Dava, davacının aldığı ölüm aylığının boşandığı eşiyle birlikte yaşadığı, muvazaalı olarak boşandığı gerekçesi ile kesilmesine ilişkin Kurum işleminin iptali, aylığın yeniden bağlanması, davacının borçlu olmadığının tespiti ve ödenmeyen aylıkların ödenmesi istemine ilişkindir.
Mahkemece, dairemizin bozma ilamına uyularak yapılan yargılama neticesinde, yazılı şekilde "davacıya muris ...' dan bağlanan yetim aylığının kesilmesine ilişkin kurum işleminin iptaline," karar verilmiş ise de, bu sonuca eksik araştırma ve inceleme sonucu varılmıştır.
Bozmaya uyulduğu halde, bozma gerekleri yerine getirilmemiştir. 9.5.1960 gün ve 21/9 sayılı İçtihadı Birleştirme Kararı uyarınca bozma kararına uyan mahkeme artık bozma kararı gereğince işlem yapmak ve hüküm vermek zorundadır.
Uyuşmazlık; davacının eşiyle birlikte yaşamasına rağmen muvazalı olarak boşanarak haksız ve hukuka aykırı olarak babasından ölüm aylığı aldığı gerekçesiyle maaşının kesilmesine yönelik kurum işleminin iptali istemine ilişkindir.

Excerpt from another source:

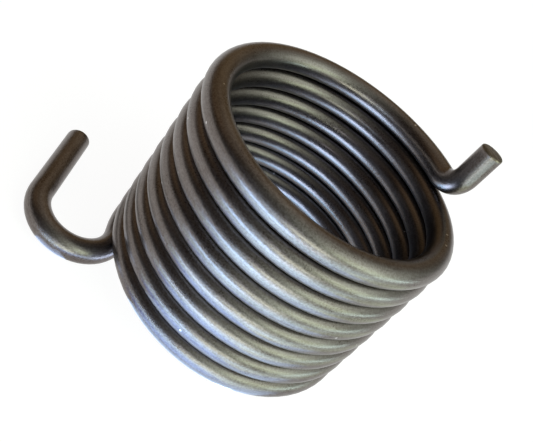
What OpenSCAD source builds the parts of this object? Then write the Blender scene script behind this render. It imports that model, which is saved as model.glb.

Bozmadan sonra yapılan yargılamada her ne kadar boşanmadan sonra tarafların birarada yaşadıklarına ilişkin herhangi bir maddi delile ulaşılamadığı gerekçesiyle davanın kabulüne karar verilmişse de mahkemece delillerin değerlendirilmesinde yanılgıya düşülmüştür. 11.03.2013 tarihli tutanakta davacının boşandığı eşi ile birlikte yaşadığına dair imzalı beyanı bulunan muhtar tarafından duruşmada aksi yönde beyanda bulunulmuştur. Mahkemece bu konudaki çelişkiye ilişkin olarak muhtarın “kurum yetkilisinin kendisine imzala bir şey olmaz demesi nedeniyle imza attığını” beyan etmesininin kamu görevi ifa eden muhtarın yanlış bir belgeyi imzalamasının inandırıcı bulunması doğru olmamıştır. Mahalle muhtarının bu şekilde beyanını değiştirmesinin makul ve geçerli bir nedene dayanmadığı anlaşılmaktadır. Yanısıra; davacının ev sahibinin kurumun tespiti sırasında davacı ile eşinin birlikte yaşadığını beyan edip daha sonra kira sözleşmesini kim ile yaptığını hatırlamadığı, evinde kimlerin oturduğunu bilmediği yönündeki beyanları hayatın olağan akışına uygun düşmemektedir. Öte yandan; davacının evlenmeden önce Niğde ili nüfusuna, eşinin ise ... ili nüfusuna kayıtlı oldukları ve boşanmanın ... ili ... ilçesinde gerçekleştiği, davacının boşandıktan sonra ... ilinde yaşadığı, eski eşin ise 2005 – 2013 yılları arasında ... ilinde çalışmaları bulunduğu gibi resmi belgelerde gösterdiği adresin de davacının ... ilinde yaşadığı sitede olduğu, ayrıca davacının adresine kayıtlı telefon aboneliğinin 29.07.2005 yılında eski eşin üzerine alındığı ve 17.03.2009 tarihinde iptal edildiği anlaşılmaktadır. Tüm bu hususlar birlikte değerlendirildiğinde davacının boşandığı eşi ile birlikte yaşadığı bu durumun aksinin davacı tarafından ispatlanamadığı hususu gözetilmeden davanın reddi yönünde karar verilmesi gerekirken kabulü doğru görülmemiştir.
Mahkemece, bu maddi ve hukuki olgular göz önünde tutulmaksızın eksik inceleme ve araştırma ile yazılı şekilde hüküm kurulması usul ve yasaya aykırı olup bozma nedenidir.
O halde, davalı kurumun bu yönleri amaçlayan temyiz itirazları kabul edilmeli ve hüküm bozulmalıdır.
SONUÇ: Hükmün yukarıda açıklanan nedenlerle BOZULMASINA, 03.02.2020 gününde oybirliğiyle ile karar verildi.